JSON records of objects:

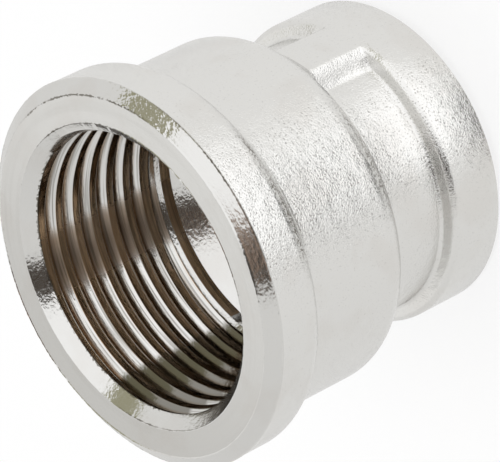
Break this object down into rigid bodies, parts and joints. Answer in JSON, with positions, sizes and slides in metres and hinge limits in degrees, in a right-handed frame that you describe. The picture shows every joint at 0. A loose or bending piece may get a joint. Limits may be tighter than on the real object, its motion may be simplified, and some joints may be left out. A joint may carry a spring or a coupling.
{
  "type": "reducing pipe coupling",
  "caption": "Straight reducing coupling with internal parallel pipe threads, joining a larger threaded pipe end to a smaller one on the same axis.",
  "frame": {"origin": "centre of the small end's flat face, on the axis of both bores, which is the middle of the underside as the coupling stands on its small end", "axes": "+Z along the bores' common axis towards the large end; X through the two ribs of the neck, in the forging's parting plane; Y across it"},
  "size_m": [0.0416, 0.0416, 0.0364],
  "materials": {
    "nickel_plated_brass": "nickel-plated; grit-blasted forged outside, bright turned ends, bores and threads"
  },
  "bodies": {
    "root": {"coupling_body": "nickel_plated_brass"}
  },
  "joints": []
}
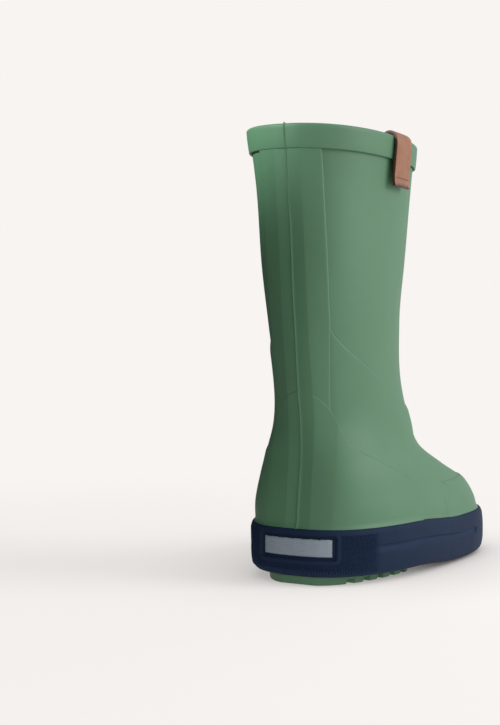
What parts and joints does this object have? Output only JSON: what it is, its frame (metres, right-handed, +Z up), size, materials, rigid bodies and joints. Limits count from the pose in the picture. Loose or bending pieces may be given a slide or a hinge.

◆ TASK TO COMPLETE
The records above are to be repeated exactly, in their entirety.

◆ OUTPUT FOR THIS EXERCISE
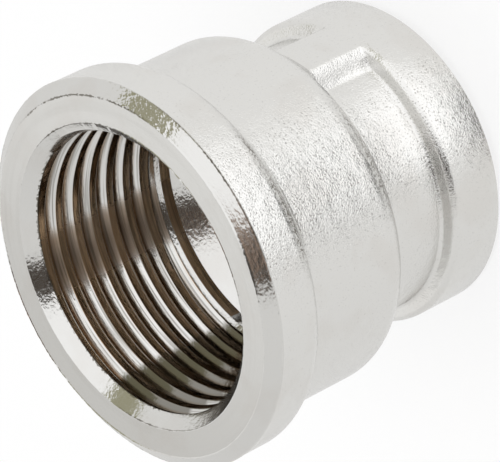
Break this object down into rigid bodies, parts and joints. Answer in JSON, with positions, sizes and slides in metres and hinge limits in degrees, in a right-handed frame that you describe. The picture shows every joint at 0. A loose or bending piece may get a joint. Limits may be tighter than on the real object, its motion may be simplified, and some joints may be left out. A joint may carry a spring or a coupling.
{
  "type": "reducing pipe coupling",
  "caption": "Straight reducing coupling with internal parallel pipe threads, joining a larger threaded pipe end to a smaller one on the same axis.",
  "frame": {"origin": "centre of the small end's flat face, on the axis of both bores, which is the middle of the underside as the coupling stands on its small end", "axes": "+Z along the bores' common axis towards the large end; X through the two ribs of the neck, in the forging's parting plane; Y across it"},
  "size_m": [0.0416, 0.0416, 0.0364],
  "materials": {
    "nickel_plated_brass": "nickel-plated; grit-blasted forged outside, bright turned ends, bores and threads"
  },
  "bodies": {
    "root": {"coupling_body": "nickel_plated_brass"}
  },
  "joints": []
}
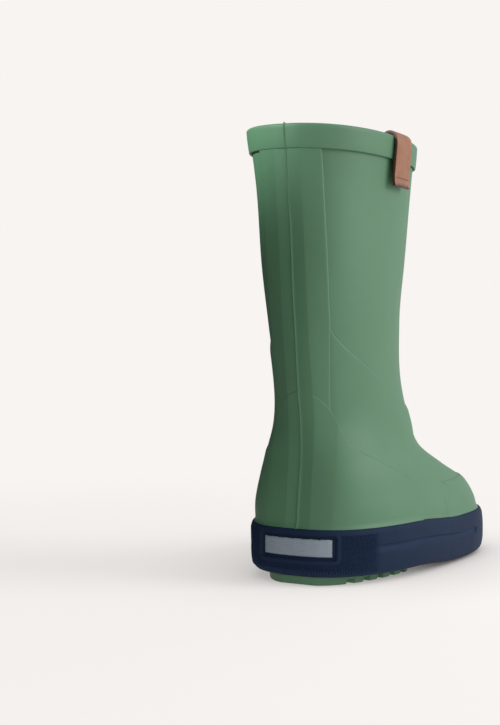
What parts and joints does this object have? Output only JSON: what it is, its frame (metres, right-handed, +Z up), size, materials, rigid bodies and joints. Limits count from the pose in the picture. Loose or bending pieces may be given a slide or a hinge.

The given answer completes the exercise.